According to the Answers, when verifying and determining whether any identical or similar business “competes” with that of the issuer, it is necessary to perform, based on the principle of “substance over form”, fact finding on the relationship between such entities and the issuer in terms of historical development, assets, personnel and main business (including the specific features of the goods or services, technologies, trademarks, trade names, customers and suppliers). The less connected, the more distant and the more independent such relationships are, the smaller the likelihood for a competitive relationship, and vice versa. Additionally, it is necessary to demonstrate whether the business is substitutable or competitive, whether there are conflicts of interest, whether sales take place in the same market, etc. On the other hand, while differences in territories or class of product may be considered as a basis for determining horizontal competition, it cannot be the sole or main foundation for making a judgement.

As the scope of the relevant market is significant for the calculation of business operators’ market share and the determination of concentration in the relevant market, the anti-monopoly review authority mainly focuses on the product and territorial market. The higher the substitutability between relevant markets, the stronger is their competitive relationship and the more likely they constitute the same relevant market.

Pursuant to the guidelines, the size of the relevant market scope depends mainly on the degree of substitutability of the products (territories), which in turn depends mainly on whether there are products in the market that purchasers consider strongly substitutable, or alternative territories that can provide such products.

However, supply-side substitution should also be considered when the competitive constraints it brings to the business operator are similar to those of demand substitution. In contrast with horizontal competition, a difference in territorial market is an important aspect in determining relevant market, but a rigorous substitution analysis still needs to be carried out.

Common methods

Currently, the Shanghai and Shenzhen main boards, the Star Market and ChiNext all subsume the horizontal competition requirement under independence. The scope of such a requirement includes the same factors considered by the regulators in determining horizontal competition, namely understanding the business and industry of the issuer and the competitors and then conducting a comprehensive analysis by additionally considering the independence of the issuer’s assets, personnel, organisation and financial affairs.
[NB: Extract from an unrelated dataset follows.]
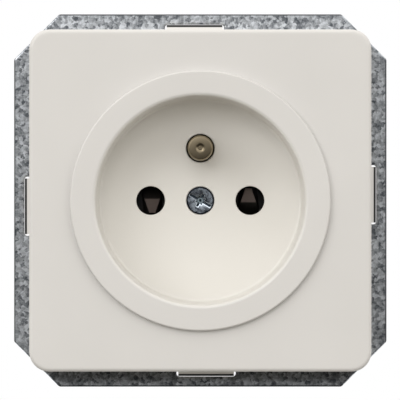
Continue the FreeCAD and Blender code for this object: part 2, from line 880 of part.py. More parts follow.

When defining the relevant market under the Guidelines, a demand substitution analysis may be conducted based on such factors as the features, purpose, and price of the product. When necessary, a supply substitution analysis may additionally be carried out. Regardless of method, it is imperative to always grasp the basic attribute of a product to satisfy consumer demand. Therefore, it is necessary to first and foremost understand the relevant product and market, and then analyse substitutability by applying assumption or other methods, mainly from the perspective of purchasers in the market.

In summary, determination of horizontal competition mainly analyses the business logic from an operations standpoint, while definition of the scope of relevant market mainly analyses the supply and demand from an economic perspective. The former is determined based on comprehensive due diligence by intermediary firms and full information disclosure by the issuer, while the latter is determined based on true and authoritative bases and data sources.

Although the two differ in disclosure approaches (e.g. the scope of the businesses in competition and the relevant market) due to the different perspectives and methods of analysis, they nevertheless converge when analysing the competitive relationship or substitutability.